**WHAT TO PRODUCE:**
Select, from the data, each line where "JSON" occurs.

* START DATA TO USE *

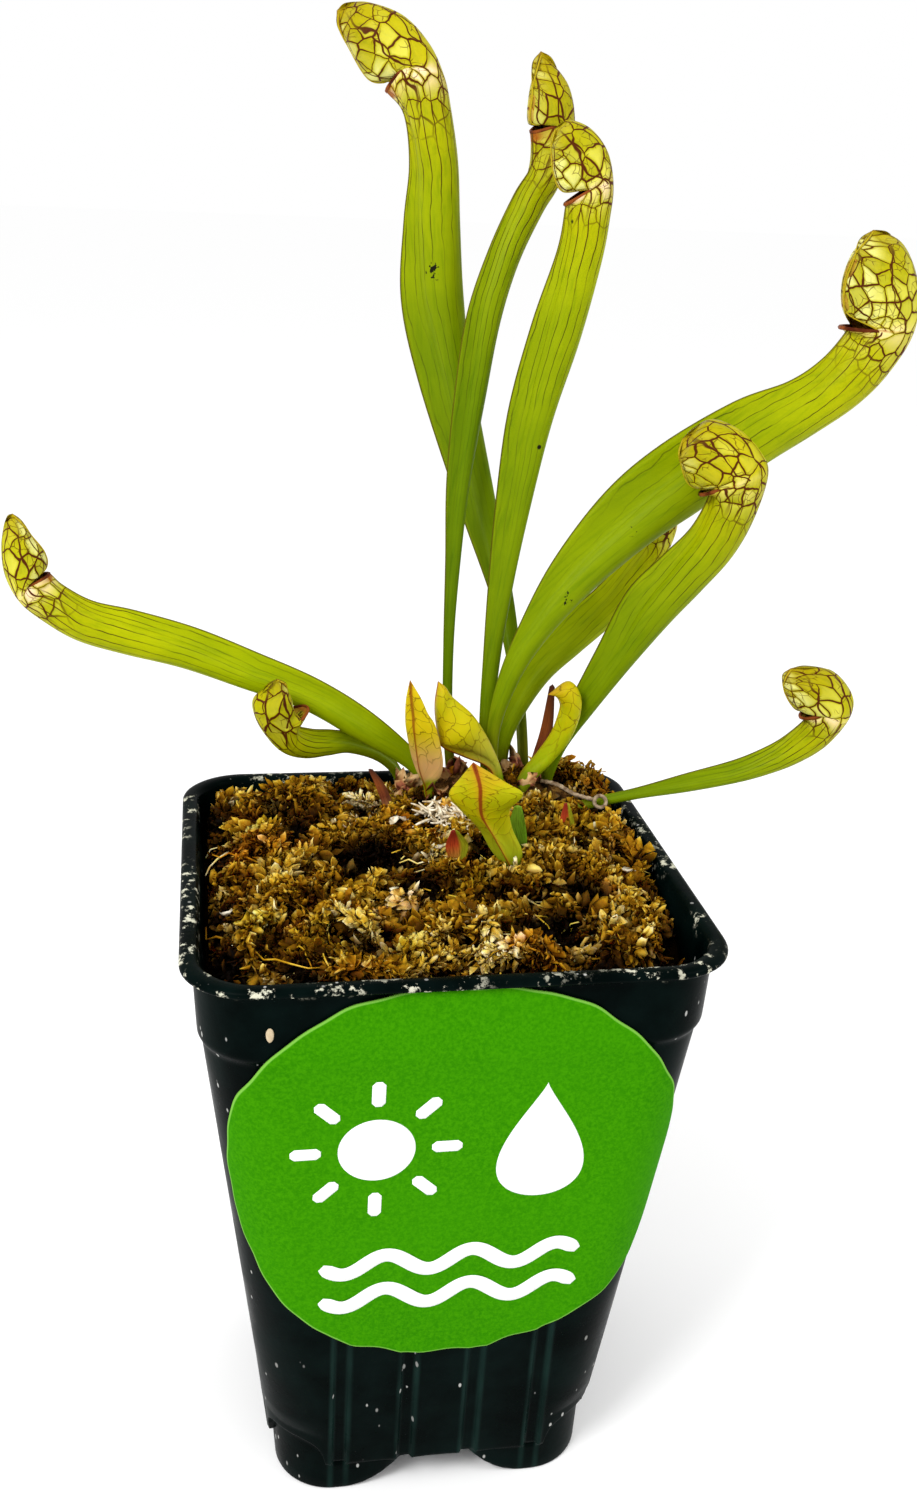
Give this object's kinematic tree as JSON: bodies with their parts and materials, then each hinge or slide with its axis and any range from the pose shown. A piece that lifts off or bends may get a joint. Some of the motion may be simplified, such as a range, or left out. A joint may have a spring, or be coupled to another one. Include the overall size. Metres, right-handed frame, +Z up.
{
  "type": "potted carnivorous pitcher plant",
  "caption": "Hooded pitcher plant with slender green winged traps, growing in moss in a deep square black nursery pot with a round label.",
  "frame": {"origin": "middle of the pot's base, on the surface that the pot stands on", "axes": "+Z up through the plant, -Y towards the viewer and the label, +X to the right"},
  "size_m": [0.1742, 0.1022, 0.2685],
  "materials": {
    "pot_plastic": "satin black, a little dusty",
    "label_paper": "satin printed green",
    "moss": "dry long-fibre moss, matte",
    "rhizome_bark": "rough brown",
    "pitcher_leaf": "living leaf, satin, veined red",
    "young_leaf": "living leaf, satin, yellow with red keel",
    "bud_leaf": "young leaf, red and yellow",
    "dead_leaf": "papery, matte",
    "twig_wood": "dry, matte"
  },
  "bodies": {
    "root": {"pot": "pot_plastic", "label": "label_paper", "growing_medium": "moss", "rhizome": "rhizome_bark", "pitcher_1_tall_left": "pitcher_leaf", "pitcher_2_tall_middle": "pitcher_leaf", "pitcher_3_tall_right": "pitcher_leaf", "pitcher_4_big_right": "pitcher_leaf", "pitcher_5_right_front": "pitcher_leaf", "pitcher_6_back_right": "pitcher_leaf", "pitcher_7_low_right": "pitcher_leaf", "pitcher_8_long_left": "pitcher_leaf", "pitcher_9_small_left": "pitcher_leaf", "young_pitcher_left": "young_leaf", "young_pitcher_middle": "young_leaf", "young_pitcher_front": "young_leaf", "young_pitcher_hooked": "young_leaf", "new_leaf": "young_leaf", "bud_right": "bud_leaf", "bud_front": "bud_leaf", "dead_leaf_right": "dead_leaf", "dead_leaf_left": "dead_leaf", "dry_twig": "twig_wood"}
  },
  "joints": []
}
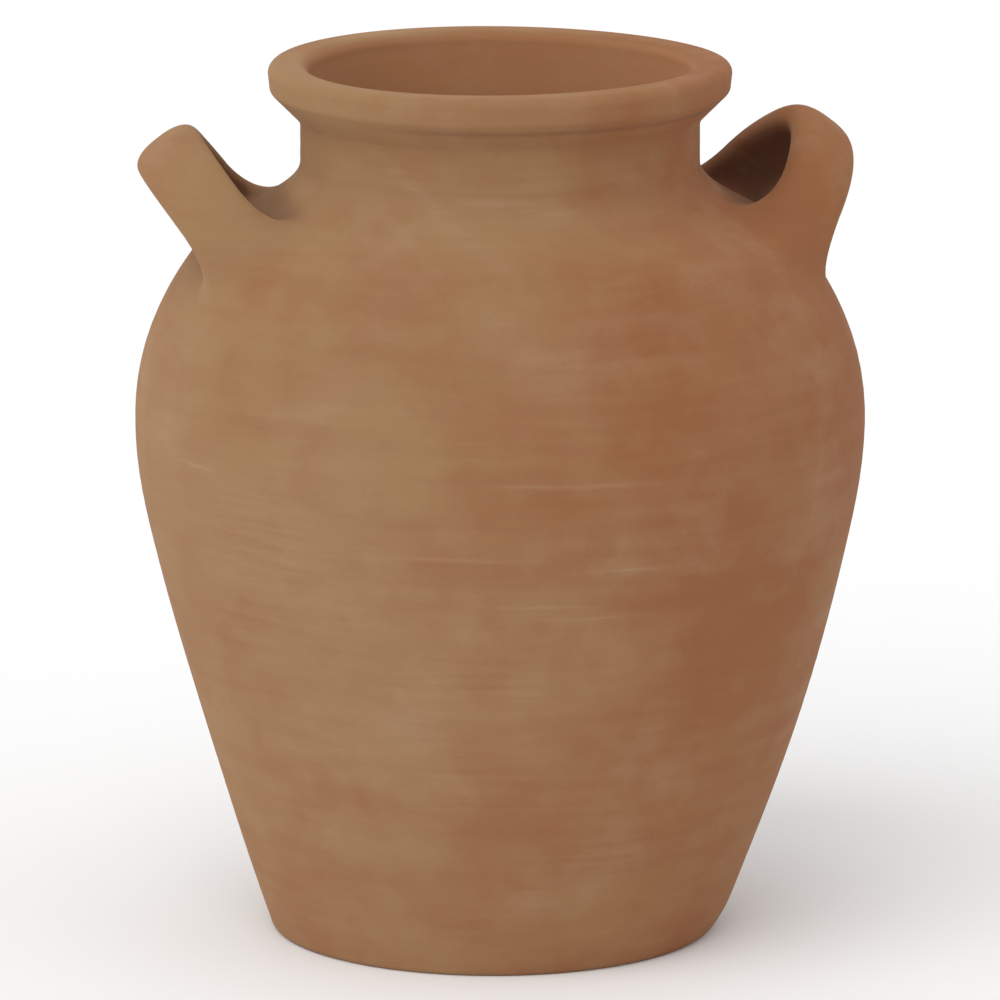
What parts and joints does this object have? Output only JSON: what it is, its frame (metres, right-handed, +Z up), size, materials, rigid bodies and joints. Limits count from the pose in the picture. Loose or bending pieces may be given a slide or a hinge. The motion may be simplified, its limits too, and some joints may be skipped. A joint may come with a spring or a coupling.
{
  "type": "amphora",
  "caption": "Wide-bellied terracotta amphora with a short neck, a thick rolled lip, a flat foot and a pair of upswept strap handles on the shoulder.",
  "frame": {"origin": "centre of the foot, on the surface that the amphora stands on", "axes": "+Z up along the axis of the pot; +X towards the right handle and -X towards the left one; both handles sit about 4 degrees towards +Y from the diameter"},
  "size_m": [0.2536, 0.2536, 0.3056],
  "materials": {
    "terracotta": "matte",
    "luting_clay": "matte"
  },
  "bodies": {
    "root": {"base_disc": "terracotta", "lower_body": "terracotta", "upper_body": "terracotta", "neck_collar": "terracotta", "rim": "terracotta", "handle_right": "terracotta", "handle_right_front_luting": "luting_clay", "handle_right_back_luting": "luting_clay", "handle_left": "terracotta", "handle_left_front_luting": "luting_clay", "handle_left_back_luting": "luting_clay"}
  },
  "joints": []
}
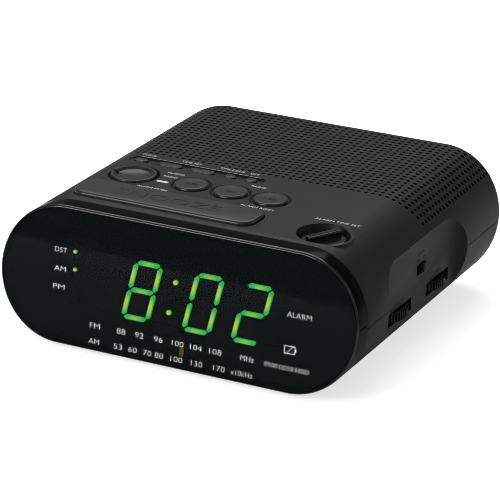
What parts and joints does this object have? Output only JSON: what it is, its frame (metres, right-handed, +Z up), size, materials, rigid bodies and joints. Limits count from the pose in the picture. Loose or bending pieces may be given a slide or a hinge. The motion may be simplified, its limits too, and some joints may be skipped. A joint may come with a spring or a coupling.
{
  "type": "clock radio",
  "caption": "Bedside clock radio with a leaning smoked LED display front, top snooze bar and keys, side thumbwheels, band switch and rounded cabinet.",
  "frame": {"origin": "centre of the footprint box, on the surface that the feet stand on", "axes": "+Z up, the display faces -Y, +X to the right of someone facing the display, so the thumbwheels are on the +X side"},
  "size_m": [0.152, 0.15, 0.057],
  "materials": {
    "matte_case": "satin charcoal, fine texture",
    "matte_key": "satin black",
    "glossy_knob": "gloss black",
    "smoked_lens": "polished smoked acrylic",
    "inner_plastic": "matt black",
    "display_face": "matt dark face with green LED segments",
    "pointer_amber": "amber",
    "board_laminate": "tan laminate",
    "steel": "plain steel",
    "copper_wire": "enamelled copper wire",
    "ferrite": "dark ferrite",
    "speaker_cone_paper": "black paper cone",
    "rubber": "black rubber"
  },
  "bodies": {
    "radio_body": {"upper_cabinet": "matte_case", "lower_cabinet": "matte_case", "front_lens": "smoked_lens", "front_chassis": "inner_plastic", "display_module": "display_face", "display_board": "board_laminate", "key_board": "board_laminate", "main_board": "board_laminate", "snooze_bar_switch": "inner_plastic", "alarm_mode_dial_switch": "inner_plastic", "alarm_time_knob_switch": "inner_plastic", "radio_off_button_switch": "inner_plastic", "radio_on_button_switch": "inner_plastic", "sleep_button_switch": "inner_plastic", "clock_key_switch": "inner_plastic", "time_back_key_switch": "inner_plastic", "time_forward_key_switch": "inner_plastic", "zone_key_switch": "inner_plastic", "summer_time_key_switch": "inner_plastic", "volume_control": "inner_plastic", "tuning_capacitor": "inner_plastic", "band_switch": "steel", "speaker_basket": "steel", "transformer_core": "steel", "backup_cell": "steel", "board_screw_left": "steel", "board_screw_right": "steel", "speaker_screw_left": "steel", "speaker_screw_right": "steel", "case_screw_front_left": "steel", "case_screw_front_right": "steel", "case_screw_rear_left": "steel", "case_screw_rear_right": "steel", "transformer_winding": "copper_wire", "aerial_coil": "copper_wire", "aerial_rod": "ferrite", "speaker_magnet": "ferrite", "speaker_cone": "speaker_cone_paper", "foot_front_left": "rubber", "foot_front_right": "rubber", "foot_rear_left": "rubber", "foot_rear_right": "rubber", "cord_inlet": "rubber"},
    "snooze_bar": {"snooze_bar": "matte_key"},
    "alarm_mode_dial": {"alarm_mode_dial": "matte_key"},
    "alarm_time_knob": {"alarm_time_knob": "glossy_knob"},
    "volume_wheel": {"volume_wheel": "inner_plastic"},
    "tuning_wheel": {"tuning_wheel": "inner_plastic"},
    "dial_pointer": {"dial_pointer": "pointer_amber"},
    "band_slider": {"band_slider": "matte_key"},
    "battery_lid": {"battery_lid": "matte_case"},
    "radio_off_button": {"radio_off_button": "matte_key"},
    "radio_on_button": {"radio_on_button": "matte_key"},
    "sleep_button": {"sleep_button": "matte_key"},
    "clock_key": {"clock_key": "matte_key"},
    "time_back_key": {"time_back_key": "matte_key"},
    "time_forward_key": {"time_forward_key": "matte_key"},
    "zone_key": {"zone_key": "matte_key"},
    "summer_time_key": {"summer_time_key": "matte_key"}
  },
  "joints": [
    {"name": "snooze_press", "type": "slide", "parent": "radio_body", "child": "snooze_bar", "axis": [0, 0, -1], "range_m": [0, 0.0008], "stiffness_N_per_m": 500},
    {"name": "radio_off_button_press", "type": "slide", "parent": "radio_body", "child": "radio_off_button", "axis": [0, 0, -1], "range_m": [0, 0.0008], "stiffness_N_per_m": 300},
    {"name": "radio_on_button_press", "type": "slide", "parent": "radio_body", "child": "radio_on_button", "axis": [0, 0, -1], "range_m": [0, 0.0008], "stiffness_N_per_m": 300},
    {"name": "sleep_button_press", "type": "slide", "parent": "radio_body", "child": "sleep_button", "axis": [0, 0, -1], "range_m": [0, 0.0008], "stiffness_N_per_m": 300},
    {"name": "clock_key_press", "type": "slide", "parent": "radio_body", "child": "clock_key", "axis": [0, 0, -1], "range_m": [0, 0.0008], "stiffness_N_per_m": 300},
    {"name": "time_back_key_press", "type": "slide", "parent": "radio_body", "child": "time_back_key", "axis": [0, 0, -1], "range_m": [0, 0.0008], "stiffness_N_per_m": 300},
    {"name": "time_forward_key_press", "type": "slide", "parent": "radio_body", "child": "time_forward_key", "axis": [0, 0, -1], "range_m": [0, 0.0008], "stiffness_N_per_m": 300},
    {"name": "zone_key_press", "type": "slide", "parent": "radio_body", "child": "zone_key", "axis": [0, 0, -1], "range_m": [0, 0.0008], "stiffness_N_per_m": 300},
    {"name": "summer_time_key_press", "type": "slide", "parent": "radio_body", "child": "summer_time_key", "axis": [0, 0, -1], "range_m": [0, 0.0008], "stiffness_N_per_m": 300},
    {"name": "alarm_mode_turn", "type": "hinge", "parent": "radio_body", "child": "alarm_mode_dial", "pos_m": [-0.044, -0.0223, 0.0555], "axis": [0, 0, -1], "range_deg": [-45, 45]},
    {"name": "alarm_time_turn", "type": "hinge", "parent": "radio_body", "child": "alarm_time_knob", "pos_m": [0.0492, -0.0447, 0.0555], "axis": [0, 0, -1], "range_deg": [-30, 30], "stiffness_Nm_per_rad": 0.01},
    {"name": "volume_turn", "type": "hinge", "parent": "radio_body", "child": "volume_wheel", "pos_m": [0.0595, -0.0221, 0.01965], "axis": [0, 0, 1], "range_deg": [-135, 135]},
    {"name": "tuning_turn", "type": "hinge", "parent": "radio_body", "child": "tuning_wheel", "pos_m": [0.0595, 0.01415, 0.01965], "axis": [0, 0, 1], "range_deg": [-90, 90]},
    {"name": "pointer_travel", "type": "slide", "parent": "radio_body", "child": "dial_pointer", "axis": [1, 0, 0], "range_m": [-0.027, 0.027]},
    {"name": "band_slide", "type": "slide", "parent": "radio_body", "child": "band_slider", "axis": [0, -1, 0], "range_m": [0, 0.0042]},
    {"name": "battery_lid_slide", "type": "slide", "parent": "radio_body", "child": "battery_lid", "axis": [0, 1, 0], "range_m": [0, 0.011]}
  ],
  "couplings": [
    {"joint": "pointer_travel", "follows": "tuning_turn", "m_per_rad": 0.01718}
  ]
}
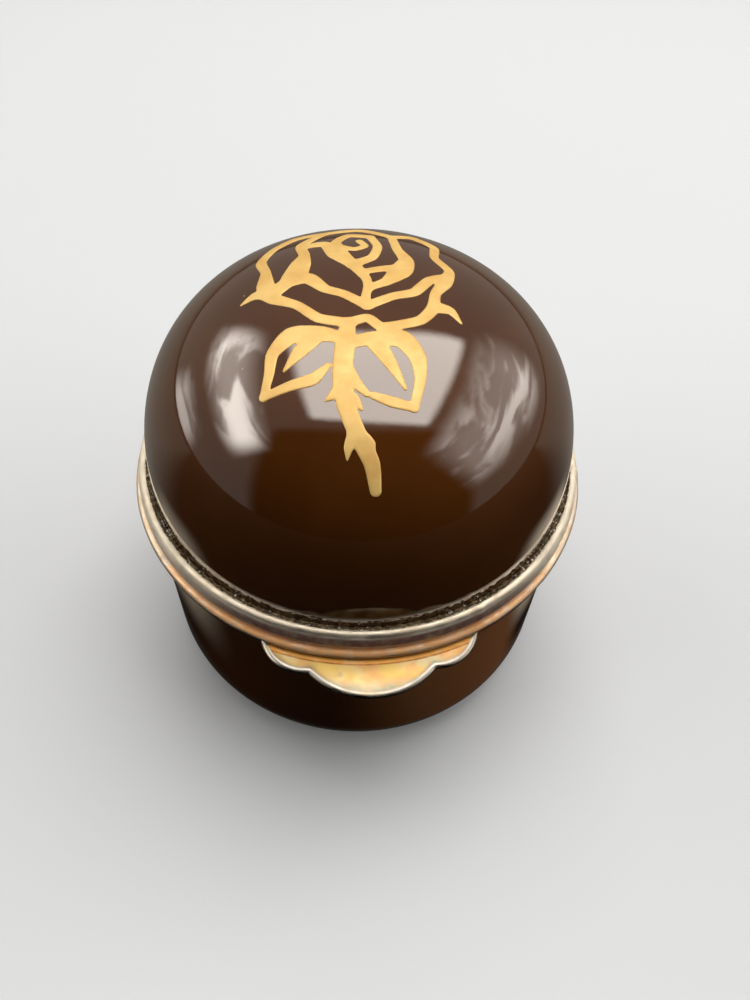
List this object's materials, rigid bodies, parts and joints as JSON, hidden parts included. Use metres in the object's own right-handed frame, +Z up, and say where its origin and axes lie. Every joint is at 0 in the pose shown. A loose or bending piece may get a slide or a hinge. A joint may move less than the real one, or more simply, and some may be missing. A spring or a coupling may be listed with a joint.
{
  "type": "trinket box",
  "caption": "Round porcelain trinket box: a domed lid in a double-beaded gilt mount with a scalloped thumb tab, hinged at the back to a rounded cup.",
  "frame": {"origin": "centre of the foot, on the plane it rests on", "axes": "+Z up along the box's axis; -Y to the front, where the thumb tab is; +Y to the hinge; +X to the right seen from the front"},
  "size_m": [0.0512, 0.0586, 0.0517],
  "materials": {
    "chocolate_glaze": "gloss",
    "gilt_brass": "tarnished satin",
    "hinge_brass": "satin",
    "mount_cement": "matte"
  },
  "bodies": {
    "base": {"base_bowl": "chocolate_glaze", "base_cement": "mount_cement", "base_bezel": "gilt_brass", "guide_collar": "gilt_brass", "catch_spring": "hinge_brass", "base_hinge_bearer": "hinge_brass", "base_knuckles": "hinge_brass", "hinge_pin": "hinge_brass"},
    "lid": {"lid_dome": "chocolate_glaze", "lid_cement": "mount_cement", "lid_bezel": "gilt_brass", "tab_ring": "gilt_brass", "catch_nib": "hinge_brass", "lid_hinge_bearer": "hinge_brass", "lid_knuckles": "hinge_brass"}
  },
  "joints": [
    {"name": "lid_hinge", "type": "hinge", "parent": "base", "child": "lid", "pos_m": [0, 0.02775, 0.02693], "axis": [-1, 0, 0], "range_deg": [0, 100]}
  ]
}
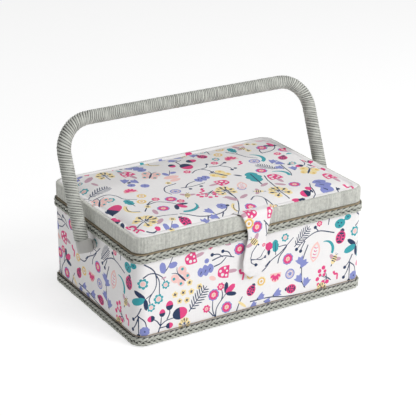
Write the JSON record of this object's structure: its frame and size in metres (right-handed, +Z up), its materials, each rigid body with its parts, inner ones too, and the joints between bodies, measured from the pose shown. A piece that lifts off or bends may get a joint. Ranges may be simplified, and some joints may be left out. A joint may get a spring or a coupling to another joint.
{
  "type": "sewing box",
  "caption": "Rectangular cloth-covered sewing box with braided trims, padded hinged lid with closing tab, swinging cord-wrapped handle and lift-out compartment trays.",
  "frame": {"origin": "middle of the underside, on the surface that the box stands on", "axes": "+Z up, +X to the right seen from the front, the front with the closing tab faces -Y"},
  "size_m": [0.3042, 0.1885, 0.1951],
  "materials": {
    "printed_cloth": "woven cotton, off-white with a scattered flower and leaf print",
    "lining_cloth": "plain woven cotton",
    "paper_cord": "twisted grey-green paper cord, plaited or wrapped",
    "twine": "thin tan twine and tape",
    "board": "pressed fibre board",
    "wadding": "polyester wadding",
    "grey_plastic": "smooth satin moulded plastic",
    "core_plastic": "extruded plastic rod",
    "tray_plastic": "thin moulded plastic",
    "steel": "nickel-plated steel",
    "elastic": "narrow knitted elastic"
  },
  "bodies": {
    "box": {"base_cover": "board", "bottom_board": "board", "front_wall": "board", "back_wall": "board", "left_wall": "board", "right_wall": "board", "corner_pieces": "board", "body_cloth": "printed_cloth", "side_lining": "lining_cloth", "floor_pad": "lining_cloth", "top_binding": "twine", "rim_braid": "paper_cord", "base_braid": "paper_cord", "base_twine": "twine", "front_ledge": "board", "back_ledge": "board", "catch_magnet": "steel", "left_pivot_bush": "grey_plastic", "right_pivot_bush": "grey_plastic", "left_hinge_body_leaf": "steel", "right_hinge_body_leaf": "steel", "left_hinge_pin": "steel", "right_hinge_pin": "steel", "body_hinge_screws": "steel"},
    "handle": {"handle_core": "core_plastic", "handle_wrap": "paper_cord", "left_end_cap": "grey_plastic", "right_end_cap": "grey_plastic", "left_push_nut": "steel", "right_push_nut": "steel"},
    "lid": {"lid_rim": "board", "lid_wrap": "paper_cord", "lid_board": "board", "lid_wadding": "wadding", "lid_cloth": "printed_cloth", "lid_lining": "lining_cloth", "lid_pocket": "lining_cloth", "pocket_elastic": "elastic", "pin_cushion": "lining_cloth", "left_hinge_lid_leaf": "steel", "right_hinge_lid_leaf": "steel", "lid_hinge_screws": "steel"},
    "tab": {"closing_tab": "printed_cloth", "tab_magnet": "steel"},
    "left_tray": {"left_tray": "tray_plastic"},
    "right_tray": {"right_tray": "tray_plastic"}
  },
  "joints": [
    {"name": "lid_hinge", "type": "hinge", "parent": "box", "child": "lid", "pos_m": [0, 0.0925, 0.0972], "axis": [-1, 0, 0], "range_deg": [0, 91]},
    {"name": "handle_swing", "type": "hinge", "parent": "box", "child": "handle", "pos_m": [0, -0.004, 0.0755], "axis": [-1, 0, 0], "range_deg": [0, 97]},
    {"name": "tab_flap", "type": "hinge", "parent": "lid", "child": "tab", "pos_m": [0, -0.0912, 0.1116], "axis": [-1, 0, 0], "range_deg": [0, 95]},
    {"name": "left_tray_lift", "type": "slide", "parent": "box", "child": "left_tray", "axis": [0, 0, 1], "range_m": [0, 0.0355]},
    {"name": "right_tray_lift", "type": "slide", "parent": "box", "child": "right_tray", "axis": [0, 0, 1], "range_m": [0, 0.0355]}
  ],
  "couplings": [
    {"joint": "handle_swing", "follows": "lid_hinge", "ratio": 1.06},
    {"joint": "left_tray_lift", "follows": "lid_hinge", "m_per_rad": 0.0215},
    {"joint": "right_tray_lift", "follows": "lid_hinge", "m_per_rad": 0.0215}
  ]
}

* END DATA TO USE *

**OUTPUT BELOW:**
Give this object's kinematic tree as JSON: bodies with their parts and materials, then each hinge or slide with its axis and any range from the pose shown. A piece that lifts off or bends may get a joint. Some of the motion may be simplified, such as a range, or left out. A joint may have a spring, or be coupled to another one. Include the overall size. Metres, right-handed frame, +Z up.
What parts and joints does this object have? Output only JSON: what it is, its frame (metres, right-handed, +Z up), size, materials, rigid bodies and joints. Limits count from the pose in the picture. Loose or bending pieces may be given a slide or a hinge. The motion may be simplified, its limits too, and some joints may be skipped. A joint may come with a spring or a coupling.
What parts and joints does this object have? Output only JSON: what it is, its frame (metres, right-handed, +Z up), size, materials, rigid bodies and joints. Limits count from the pose in the picture. Loose or bending pieces may be given a slide or a hinge. The motion may be simplified, its limits too, and some joints may be skipped. A joint may come with a spring or a coupling.
List this object's materials, rigid bodies, parts and joints as JSON, hidden parts included. Use metres in the object's own right-handed frame, +Z up, and say where its origin and axes lie. Every joint is at 0 in the pose shown. A loose or bending piece may get a slide or a hinge. A joint may move less than the real one, or more simply, and some may be missing. A spring or a coupling may be listed with a joint.
Write the JSON record of this object's structure: its frame and size in metres (right-handed, +Z up), its materials, each rigid body with its parts, inner ones too, and the joints between bodies, measured from the pose shown. A piece that lifts off or bends may get a joint. Ranges may be simplified, and some joints may be left out. A joint may get a spring or a coupling to another joint.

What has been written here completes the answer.